In some instances, such as Roger Penske with Mike Wallace last year or Rick Hendrick with Joe Nemechek this year, a team owner might choose to “audition” a driver for the rest of a season to see if he is a good fit and will succeed in the car. If things don’t work out there’s no long term deal the lawyers need to wriggle out of. And often a change of driver will let a team owner know if it’s his previous driver that was really at fault or the team and equipment aren’t up to the job.

The downside of the “Gong Show” strategy is if the team owner doesn’t have confidence he wants to sign a certain driver full time, there’s usually a reason. Every week that team and driver goes out and runs poorly lowers the stock of the outfit in the eyes of other drivers who might be looking for a ride. Also if you sign a driver to a short term deal and he does perform well almost certainly other team owners are going to go after that same driver offering bigger paychecks.

Honest to God, it’s so cutthroat in the Winston Cup garage these days I figure during some race we’ll see a driver start for one team, then get out of the race at mid-event and start driving for a new owner.

There’s a third factor in the equation of course, the all important team sponsor. Sponsors share one thing in common. They all want results now. But they take different approaches to how they capitalize on their involvement with Winston Cup. Some sponsors (think Michael Waltrip and NAPA and Mark Martin with Viagra) make the driver a high-profile spokesperson in their TV ads and point of purchase-merchandising. For those sponsors, replacing a driver mid-season is a marketing nightmare because it means new commercials have to be shot and campaigns redone.

Other sponsors (think Cingular) make the car the star without ever mentioning who drives it. (Probably very wise on these folks part.) A mid-season driver change isn’t a big deal if you haven’t promoted the driver just as long as the car looks the same and gets some camera time on Sundays. Trust me, none of that is accidental.

When Bayer was deciding how to use their Busch series involvement as a marketing tool they decided to go with images of the car not then driver Andy Houston, knowing the car would probably be around longer than the driver.
In a way having the sponsor having such a say in who gets to drive the car (Find me the next Jeff Gordon! ) is a sad state of affairs. I’d guess if Dale Earnhardt circa 1979 was trying to find his first Winston Cup ride today he’d never make it. Dale was twice divorced, had an eighth grade education, a reputation for rough driving, tended to speak in a mixture of grunts and muttered obscenities and despised working with most of the media. He eventually became sponsor friendly as well, but even back in 1979 as he was at the time of his death Earnhardt was the greatest driver of a generation.

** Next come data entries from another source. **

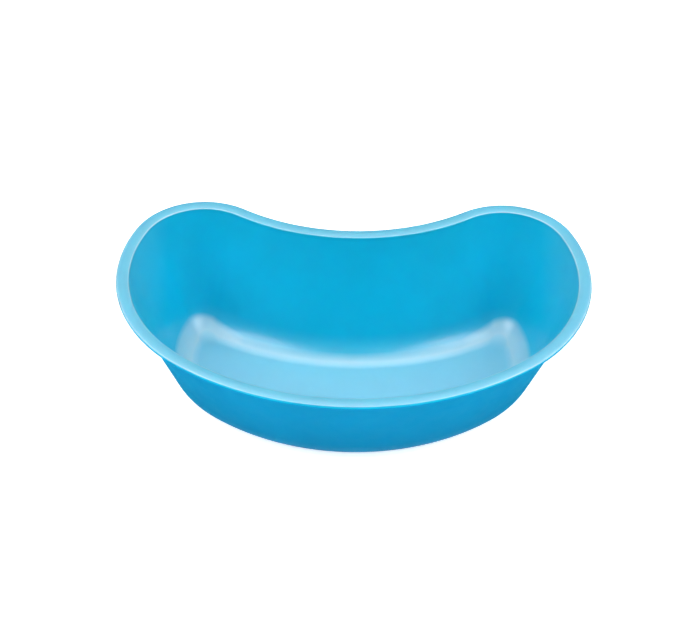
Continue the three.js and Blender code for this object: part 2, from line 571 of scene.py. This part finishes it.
def make_world():
    world = bpy.data.worlds.new("studio")
    bpy.context.scene.world = world
    world.use_nodes = True
    tree = world.node_tree
    background = tree.nodes["Background"]
    direction = tree.nodes.new("ShaderNodeTexCoord").outputs["Generated"]
    towards_sky = tree.nodes.new("ShaderNodeVectorMath")
    towards_sky.operation = "DOT_PRODUCT"
    towards_sky.inputs[1].default_value = SKY_BEHIND
    plug(tree, direction, towards_sky.inputs[0])
    strength = remap(tree, towards_sky.outputs["Value"], SKY_SPAN, SKY_STRENGTHS)
    plug(tree, strength, background.inputs["Strength"])
    background.inputs["Color"].default_value = WHITE


def make_lamps():
    add_panel("back_panel", azimuth=180, elevation=68, distance=1.6, width=5.0, height=0.9, brightness=6.2)
    add_fill("front_fill", azimuth=0, elevation=42, distance=2.0, width=2.0, height=1.6, brightness=1.95)
    for side in (-1, 1):
        add_panel(
            "side_panel",
            azimuth=side * 65,
            elevation=50,
            distance=1.8,
            width=1.2,
            height=1.0,
            brightness=11.0,
        )
        add_fill(
            "side_fill",
            azimuth=side * 83,
            elevation=46,
            distance=2.0,
            width=1.8,
            height=1.4,
            brightness=3.5,
        )


def make_camera():
    data = bpy.data.cameras.new("camera")
    data.sensor_width = CAMERA_SENSOR
    data.lens = CAMERA_LENS
    camera = bpy.data.objects.new("camera", data)
    bpy.context.scene.collection.objects.link(camera)
    target = middle + CAMERA_AIM
    aim(camera, sphere_point(target, 0, CAMERA_ELEVATION, CAMERA_DISTANCE), target, CAMERA_ROLL)
    bpy.context.scene.camera = camera


# The inside's foot_shade darkens the floor and lower wall as painted shade
inside_plastic = polypropylene(
    "polypropylene_inside",
    shade=(0, 0.42, 0.605),
    foot_shade=0.91,
    roughness=0.34,
    specular=0.3,
    coat=0.12,
    grain=0.00001,
)
# The outside's shade is much darker than the inside's and its foot_shade deeper: painted shade for the side
# facing down and away from the lamps
outside_plastic = polypropylene(
    "polypropylene_outside",
    shade=(0, 0.225, 0.43),
    foot_shade=0.78,
    roughness=0.5,
    specular=0.1,
    coat=0,
    grain=0.00002,
)

dish = make_dish()
dish.data.materials.append(inside_plastic)
dish.data.materials.append(outside_plastic)
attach(dish, "root")
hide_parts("dish")

make_floor()
make_world()
make_lamps()
make_camera()
bpy.context.scene.view_settings.view_transform = "Standard"
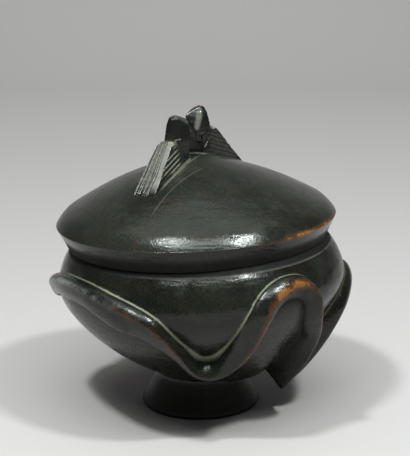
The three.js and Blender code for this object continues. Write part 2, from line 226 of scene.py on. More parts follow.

You have to wonder what other incredibly talented kids from the Carolinas are sitting on the sidelines right now because they won’t make good corporate spokespeople.

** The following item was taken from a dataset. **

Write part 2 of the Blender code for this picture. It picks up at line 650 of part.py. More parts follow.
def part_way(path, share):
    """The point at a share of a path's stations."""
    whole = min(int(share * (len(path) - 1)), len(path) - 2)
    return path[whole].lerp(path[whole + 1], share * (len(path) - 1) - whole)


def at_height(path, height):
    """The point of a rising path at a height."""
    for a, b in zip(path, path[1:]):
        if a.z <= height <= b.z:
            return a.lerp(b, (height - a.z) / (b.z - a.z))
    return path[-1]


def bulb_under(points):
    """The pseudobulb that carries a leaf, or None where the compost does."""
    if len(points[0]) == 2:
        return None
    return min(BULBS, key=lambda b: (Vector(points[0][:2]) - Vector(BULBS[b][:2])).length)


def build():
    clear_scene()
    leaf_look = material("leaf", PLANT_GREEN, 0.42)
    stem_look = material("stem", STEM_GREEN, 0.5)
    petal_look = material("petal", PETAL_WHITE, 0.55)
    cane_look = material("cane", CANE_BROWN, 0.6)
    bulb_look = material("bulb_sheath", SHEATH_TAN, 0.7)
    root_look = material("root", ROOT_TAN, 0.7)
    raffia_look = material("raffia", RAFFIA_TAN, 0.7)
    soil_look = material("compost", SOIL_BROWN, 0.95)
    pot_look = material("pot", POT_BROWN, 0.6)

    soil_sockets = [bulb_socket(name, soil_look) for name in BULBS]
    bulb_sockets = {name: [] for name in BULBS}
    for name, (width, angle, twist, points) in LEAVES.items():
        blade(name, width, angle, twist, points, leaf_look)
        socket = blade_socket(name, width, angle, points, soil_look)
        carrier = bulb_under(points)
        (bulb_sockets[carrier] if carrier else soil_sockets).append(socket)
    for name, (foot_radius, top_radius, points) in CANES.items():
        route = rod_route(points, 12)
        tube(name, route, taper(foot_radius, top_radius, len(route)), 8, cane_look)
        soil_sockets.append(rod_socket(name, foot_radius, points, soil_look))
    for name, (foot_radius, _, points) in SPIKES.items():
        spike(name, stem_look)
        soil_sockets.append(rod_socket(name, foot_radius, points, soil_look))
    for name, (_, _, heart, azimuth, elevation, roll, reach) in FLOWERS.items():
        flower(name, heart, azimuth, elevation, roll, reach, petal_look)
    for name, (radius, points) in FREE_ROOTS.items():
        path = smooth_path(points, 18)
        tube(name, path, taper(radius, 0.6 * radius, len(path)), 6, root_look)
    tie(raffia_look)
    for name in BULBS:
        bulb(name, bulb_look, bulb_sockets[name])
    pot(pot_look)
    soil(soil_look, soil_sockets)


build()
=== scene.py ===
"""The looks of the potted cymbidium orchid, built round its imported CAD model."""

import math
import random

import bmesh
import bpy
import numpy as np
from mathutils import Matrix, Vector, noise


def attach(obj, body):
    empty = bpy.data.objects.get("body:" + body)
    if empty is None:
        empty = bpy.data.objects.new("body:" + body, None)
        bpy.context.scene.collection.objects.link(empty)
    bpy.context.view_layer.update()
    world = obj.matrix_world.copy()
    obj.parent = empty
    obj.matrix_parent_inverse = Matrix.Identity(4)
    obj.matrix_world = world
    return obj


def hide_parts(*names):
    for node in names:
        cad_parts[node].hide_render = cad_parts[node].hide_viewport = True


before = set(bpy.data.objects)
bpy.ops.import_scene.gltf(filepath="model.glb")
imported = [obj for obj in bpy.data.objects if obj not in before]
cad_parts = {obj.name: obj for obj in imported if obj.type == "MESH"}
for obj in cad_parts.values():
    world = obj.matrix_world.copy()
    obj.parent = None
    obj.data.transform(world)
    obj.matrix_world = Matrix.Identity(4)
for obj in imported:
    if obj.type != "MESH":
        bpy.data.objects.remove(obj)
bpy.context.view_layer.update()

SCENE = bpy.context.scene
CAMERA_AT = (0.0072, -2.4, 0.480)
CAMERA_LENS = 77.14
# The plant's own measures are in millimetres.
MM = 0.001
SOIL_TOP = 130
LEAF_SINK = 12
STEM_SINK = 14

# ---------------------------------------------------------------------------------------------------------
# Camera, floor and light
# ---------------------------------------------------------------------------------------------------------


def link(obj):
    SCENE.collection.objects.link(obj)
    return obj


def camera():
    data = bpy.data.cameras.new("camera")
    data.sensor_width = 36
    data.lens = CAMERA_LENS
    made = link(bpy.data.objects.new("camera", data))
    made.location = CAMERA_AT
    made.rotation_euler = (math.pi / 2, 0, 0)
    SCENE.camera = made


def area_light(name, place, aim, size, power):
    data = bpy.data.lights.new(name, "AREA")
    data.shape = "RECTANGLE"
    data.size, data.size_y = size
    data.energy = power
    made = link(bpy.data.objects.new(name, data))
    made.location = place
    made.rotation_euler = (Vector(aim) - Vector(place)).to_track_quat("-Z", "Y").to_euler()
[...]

I’d say the decision to keep a driver on until the end of the season or make a mid-season replacement is a high stakes game, but this isn’t a “game.” The future of teams, the careers and finances of crewmen and woman, and drivers futures are all at stake. These are real people and businesses that need to get through tough economic times just like the rest of us. More than one promising driver has had a career cut short by making a bad decision about which team to throw his lot in with. There’s nothing silly about silly season anymore.